* TO BE DONE *
State how many lines contain "scene", and write nothing except that count.
○ ○ ○ ○ ○
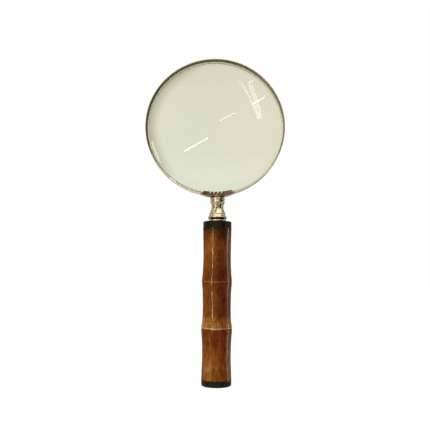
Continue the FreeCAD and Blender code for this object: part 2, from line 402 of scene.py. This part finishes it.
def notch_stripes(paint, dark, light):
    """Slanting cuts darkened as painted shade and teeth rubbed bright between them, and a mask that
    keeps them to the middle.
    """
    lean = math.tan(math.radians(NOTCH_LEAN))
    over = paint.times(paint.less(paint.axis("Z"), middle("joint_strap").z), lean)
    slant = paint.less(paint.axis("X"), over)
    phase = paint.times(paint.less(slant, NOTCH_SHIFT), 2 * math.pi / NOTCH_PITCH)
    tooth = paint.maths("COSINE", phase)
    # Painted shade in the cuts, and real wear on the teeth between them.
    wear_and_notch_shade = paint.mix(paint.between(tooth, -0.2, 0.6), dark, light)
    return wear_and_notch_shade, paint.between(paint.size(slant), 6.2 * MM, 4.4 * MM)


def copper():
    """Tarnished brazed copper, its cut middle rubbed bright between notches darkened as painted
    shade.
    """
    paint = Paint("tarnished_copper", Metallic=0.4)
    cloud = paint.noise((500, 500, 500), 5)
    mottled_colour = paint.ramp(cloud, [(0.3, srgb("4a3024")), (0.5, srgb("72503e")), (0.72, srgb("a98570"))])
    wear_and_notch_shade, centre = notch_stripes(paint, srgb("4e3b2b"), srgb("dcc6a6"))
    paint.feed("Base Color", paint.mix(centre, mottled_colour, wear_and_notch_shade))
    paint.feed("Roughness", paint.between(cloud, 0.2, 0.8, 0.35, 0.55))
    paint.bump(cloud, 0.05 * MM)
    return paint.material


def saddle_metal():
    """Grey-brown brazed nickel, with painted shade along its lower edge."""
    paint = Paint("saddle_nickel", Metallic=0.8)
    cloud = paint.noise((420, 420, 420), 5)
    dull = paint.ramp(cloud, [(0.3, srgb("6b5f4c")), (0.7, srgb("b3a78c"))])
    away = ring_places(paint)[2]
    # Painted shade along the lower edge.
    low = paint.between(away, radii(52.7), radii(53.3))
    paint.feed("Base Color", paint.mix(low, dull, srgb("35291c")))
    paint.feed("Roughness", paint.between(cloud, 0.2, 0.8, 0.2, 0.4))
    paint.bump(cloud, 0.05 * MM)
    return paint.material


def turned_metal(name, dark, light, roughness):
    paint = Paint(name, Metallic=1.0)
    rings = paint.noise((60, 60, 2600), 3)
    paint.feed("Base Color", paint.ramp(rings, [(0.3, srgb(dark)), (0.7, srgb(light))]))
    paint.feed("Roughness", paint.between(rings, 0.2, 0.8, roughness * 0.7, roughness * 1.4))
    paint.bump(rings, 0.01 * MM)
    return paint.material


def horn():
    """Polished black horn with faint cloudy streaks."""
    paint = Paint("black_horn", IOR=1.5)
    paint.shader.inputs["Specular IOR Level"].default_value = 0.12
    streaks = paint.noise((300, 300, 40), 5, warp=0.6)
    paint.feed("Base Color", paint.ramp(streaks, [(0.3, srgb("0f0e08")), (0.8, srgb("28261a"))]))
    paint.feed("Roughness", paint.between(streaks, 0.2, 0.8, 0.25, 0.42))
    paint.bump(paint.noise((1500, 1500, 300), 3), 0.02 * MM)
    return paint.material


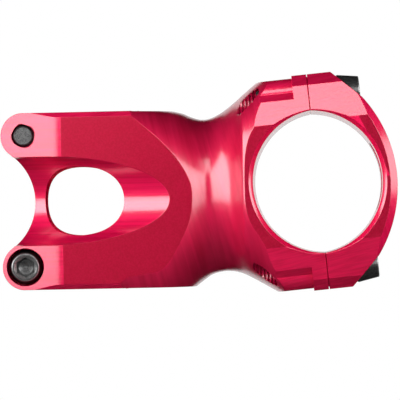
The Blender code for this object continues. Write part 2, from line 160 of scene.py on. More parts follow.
○ ○ ○ ○ ○
* THE RESPONSE *
2